Wizard’s Duel: Thoughts on the Newest Harry Potter
by Kara Goughnour and Samantha McGuigan
Return to Hogwarts
I still remember the opening night of Deathly Hallows Part 2, when I stood in line waiting for tickets and then, after having my wisdom teeth removed, returned mere hours later for the movie premiere.
Though the excitement felt for this book can never quite match the determination I had that night, the script returns to moments that left unanswered questions and unexplored feelings in the hearts of readers at the ending of Deathly Hallows, and introduces new evils in a way that doesn’t diminish the great victory that was the defeat of Voldemort.
For any Hogwarts fan, reentering the wizarding world and seeing it through both the aged eyes of Harry and the new eyes of Albus is a wonderful and highly recommended delight.
A Very Potter Sequel?
I don’t like “Harry Potter and the Cursed Child.”
Sorry.
Trust me, I’m not happy about it either.
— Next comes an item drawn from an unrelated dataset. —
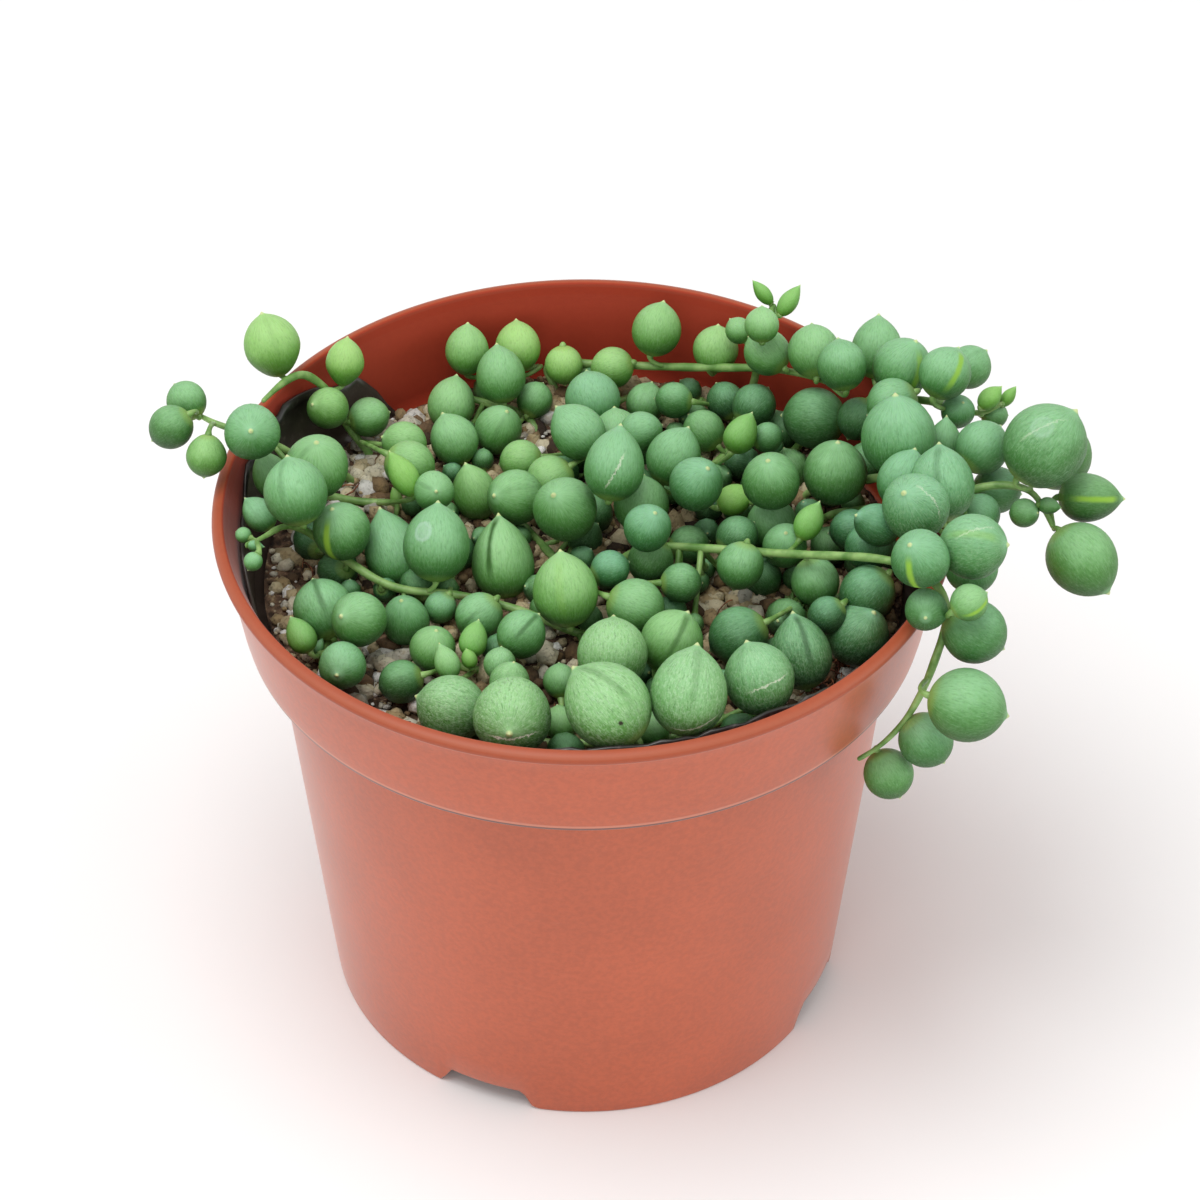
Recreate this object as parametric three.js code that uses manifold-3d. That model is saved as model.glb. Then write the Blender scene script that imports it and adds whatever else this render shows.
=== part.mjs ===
// A string-of-pearls plant in a round plastic pot, in millimetres, +Z up.
// The pot stands on its foot at z = 0. A thin black liner lines it, gritty soil fills the liner,
// and each leafy stem is rooted in the soil and carries round leaves on short stalks.

import * as THREE from "three";
import { mergeVertices } from "three/addons/utils/BufferGeometryUtils.js";
import Module from "manifold-3d";

const wasm = await Module();
wasm.setup();

// Pot: a 9 cm pot with a rolled lip, a wider collar, a tapered body and a notched foot
const rimRadius = 45;
const potHeight = 73.6;
const lipHeight = 1.7;
const lipInnerRadius = 42.9;
const collarTopRadius = 44;
const collarLowRadius = 41.9;
const collarLowHeight = 58.7;
const bodyTopRadius = 38.5;
const footRadius = 32.6;
const wall = 1.3;
const baseHeight = 3.1;
const baseThickness = 1.5;
const softEdge = 0.5;
const notchHeight = 3.06;
const notchHalfAngle = 10.8 * Math.PI / 180;
const notchSlant = 1.1;
const firstNotchAngle = -112.5 * Math.PI / 180;
const notchCount = 4;
const drainRadius = 3;
const drainCircle = 20;
const drainCount = 6;
const drainSides = 8;
const sides = 30;

// Liner and soil
const gap = 0.3;
const linerWall = 0.7;
const linerBelowRim = 0.8;
const linerTops = [
  62, 59, 56, 55, 54, 54, 54, 54, 56, 69, 72.5, 72.3,
  69, 66, 65, 65, 66, 70, 72.2, 72.4, 72.4, 71, 69, 66,
];
const soilRadius = 39.2;
const soilEdgeHeight = 62;
const soilRise = 0.8;
const soilWave = 0.4;
const roughness = 0.5;
const ringStep = 5.5;
const pebbleCount = 4;
const pebbleSize = 1.5;
const pebbleStretch = 1.2;
const pebbleFlatness = 0.7;

// Plant
const stemWidth = 1.15;
const stalkWidth = 0.8;
const pearlSides = [[4.5, 5], [8, 6], [12, 7]];
const plumpness = 1.08;
const leanBack = 0.25;
const clearance = 0.36;
const facing = 1.05;
const hardness = 4;
const softness = 0.5;
const stemPress = 0.9;
const farthestMove = 13;
const moveStep = 0.25;
const rootDepth = 5.5;
const farthestRoot = 34;
const stemStep = 2.8;
const rootKnots = 3;
const settleRounds = 40;
const settlePull = 0.4;
const follow = 0.49;
const stemInPearl = 0.7;
const stalkInPearl = 0.6;
const stemFlats = 4;
const stalkFlats = 3;

// Where the picture was taken from, so that a place in it can be given as pixels and a height
const eye = new THREE.Vector3(0, -416.2, 425.3);
const aim = new THREE.Vector3(2, 0, 57.7);
const focalPixels = 4500;
const middlePixel = 600;
const sight = aim.clone().sub(eye).normalize();
const sightRight = sight.clone().cross(new THREE.Vector3(0, 0, 1)).normalize();
const sightUp = sightRight.clone().cross(sight);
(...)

I”m a huge Harry Potter fan but I can not bring myself to like it and I definitely do not see it as part of the immaculate seven-book series.
You may be asking yourself, “Why is this person so against the new Harry Potter book?”
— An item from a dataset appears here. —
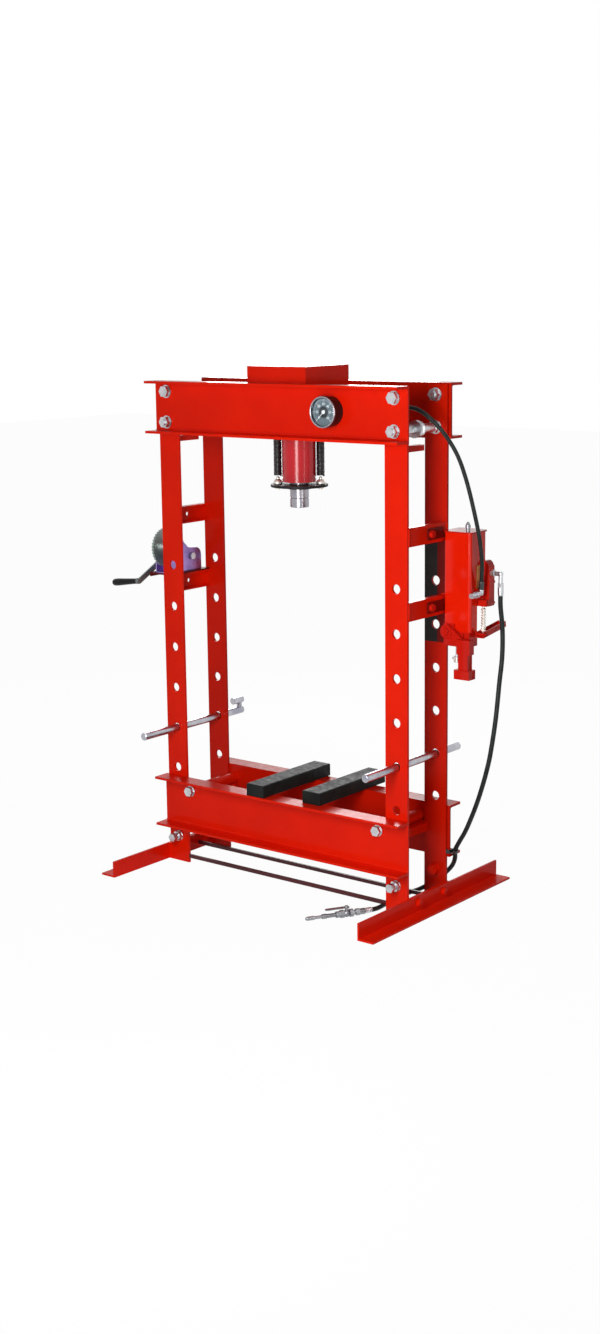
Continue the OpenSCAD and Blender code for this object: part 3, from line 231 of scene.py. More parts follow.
@dataclass(frozen=True)
class Enamel(Surface):
    """Glossy sprayed enamel with orange peel, slight clouding and settled dust."""

    colour: Colour
    deep: Colour
    rough: float = 0.35
    coat: float = 0.6
    peel: float = 0.00006
    shine: float = 0.04
    coat_ior: float = 1.2
    coat_rough: float = 0.07
    cloud_cells: float = 5.0
    dust_cells: float = 34.0
    peel_cells: float = 260.0
    sag_cells: float = 22.0
    sag: float = 0.0006

    def paint(self, nodes: Nodes) -> None:
        """Cloud the colour and lay orange peel over slow sags.

        Args:
            nodes: Nodes of the material.
        """
        nodes.tint(nodes.noise(self.cloud_cells, 4.0), (0.3, self.deep), (0.62, self.colour))
        nodes.gloss(nodes.noise(self.dust_cells, 5.0), self.rough - 0.05, self.rough + 0.09)
        nodes.set(Coat_Weight=self.coat, Coat_Roughness=self.coat_rough, Coat_IOR=self.coat_ior,
                  Specular_IOR_Level=self.shine)
        peel = nodes.bump(nodes.noise(self.peel_cells, 2.0), self.peel, 0.5)
        sag = nodes.bump(nodes.noise(self.sag_cells, 1.0), self.sag, 0.35, peel)
        nodes.join(sag, nodes.shader.inputs["Normal"])
        nodes.join(peel, nodes.shader.inputs["Coat Normal"])


@dataclass(frozen=True)
class Plate(Surface):
    """Plated, ground or cast metal with streaks along one direction."""

    colour: Colour
    second: Colour
    rough: float = 0.25
    streak: Point = (1.0, 1.0, 1.0)
    grain: float = 160.0
    depth: float = 0.00004
    metallic: float = 1.0
    cloud_cells: float = 26.0
    least_rough: float = 0.02

    def paint(self, nodes: Nodes) -> None:
        """Cloud the metal and draw its streaks.

        Args:
            nodes: Nodes of the material.
        """
        nodes.tint(nodes.noise(self.cloud_cells, 4.0), (0.34, self.second), (0.62, self.colour))
        streaks = nodes.noise(self.grain, 4.0, self.streak)
        nodes.gloss(streaks, max(self.rough - 0.06, self.least_rough), self.rough + 0.1)
        nodes.set(Metallic=self.metallic)
        nodes.relief(streaks, self.depth, 0.5)


@dataclass(frozen=True)
class Blackened(Surface):
    """Black paint or oxide on steel, a little uneven."""

    colour: Colour = (0.012, 0.013, 0.014)
    worn: Colour = (0.035, 0.037, 0.04)
    rough: float = 0.35
    grain: float = 420.0
    coat: float = 0.25
    shine: float = 0.5
    wear_cells: float = 18.0
    gloss_cells: float = 60.0
    pitting: float = 0.00012

    def paint(self, nodes: Nodes) -> None:
        """Wear the black and pit it.

        Args:
            nodes: Nodes of the material.
        """
        nodes.tint(nodes.noise(self.wear_cells, 6.0, rough=0.65), (0.4, self.colour), (0.75, self.worn))
        nodes.gloss(nodes.noise(self.gloss_cells, 4.0), self.rough - 0.08, self.rough + 0.12)
        nodes.set(Coat_Weight=self.coat, Coat_Roughness=0.2, Specular_IOR_Level=self.shine)
        nodes.relief(nodes.noise(self.grain, 3.0), self.pitting, 0.5)


@dataclass(frozen=True)
class HoseRubber(Surface):
    """Rubber cover of a hose with a faint cloth pattern pressed into it."""

    colour: Colour
    dusty: Colour
    rough: float = 0.42
    dust_cells: float = 40.0
    gloss_cells: float = 90.0
    cloth_cells: float = 700.0
    cloth_stretch: Point = (1.0, 1.0, 0.6)
    cloth_depth: float = 0.0002

    def paint(self, nodes: Nodes) -> None:
        """Dust the rubber and press the cloth into it.

        Args:
            nodes: Nodes of the material.
        """
        nodes.tint(nodes.noise(self.dust_cells, 5.0), (0.38, self.colour), (0.7, self.dusty))
        nodes.gloss(nodes.noise(self.gloss_cells, 3.0), self.rough - 0.08, self.rough + 0.1)
        nodes.set(Sheen_Weight=0.06, Sheen_Roughness=0.4, Specular_IOR_Level=0.2)
        cloth = nodes.tree.nodes.new("ShaderNodeTexVoronoi")
        cloth.inputs["Scale"].default_value = self.cloth_cells
        nodes.join(nodes.mapping(self.cloth_stretch), cloth.inputs["Vector"])
        nodes.relief(cloth.outputs["Distance"], self.cloth_depth, 0.35)


@dataclass(frozen=True)
class MouldedPlastic(Surface):
    """Moulded plastic with a fine skin."""

    colour: Colour
    second: Colour
    rough: float = 0.3
    coat: float = 0.0
    shine: float = 0.5
    cloud_cells: float = 70.0
    gloss_cells: float = 120.0
    skin_cells: float = 900.0
    skin_depth: float = 0.00003

    def paint(self, nodes: Nodes) -> None:
        """Cloud the plastic and give it a skin.

        Args:
            nodes: Nodes of the material.
        """
        nodes.tint(nodes.noise(self.cloud_cells, 3.0), (0.35, self.colour), (0.7, self.second))
        nodes.gloss(nodes.noise(self.gloss_cells, 3.0), self.rough - 0.05, self.rough + 0.06)
        nodes.set(Coat_Weight=self.coat, Coat_Roughness=0.1, Specular_IOR_Level=self.shine)
        nodes.relief(nodes.noise(self.skin_cells, 2.0), self.skin_depth, 0.4)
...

First of all, the format is all wrong. I was prepared to read a script, but the stage directions really threw me off. It made the whole story seem less real and I couldn’t connect to the story in the way I did with the original series.
Then there’s the story line itself. Don’t get me wrong, I love the new information about the characters and I consider it canon, but the idea that Voldemort had a daughter with Belatrix doesn’t make any sense. Meanwhile, using a Time-Turner to go back twenty years and change the course of history is something straight out of “A Very Potter Sequal,” the Starkid musical parody of Harry Potter on youtube.
I will forever remain a Harry Potter fan but I will never like “Harry Potter and the Cursed Child.”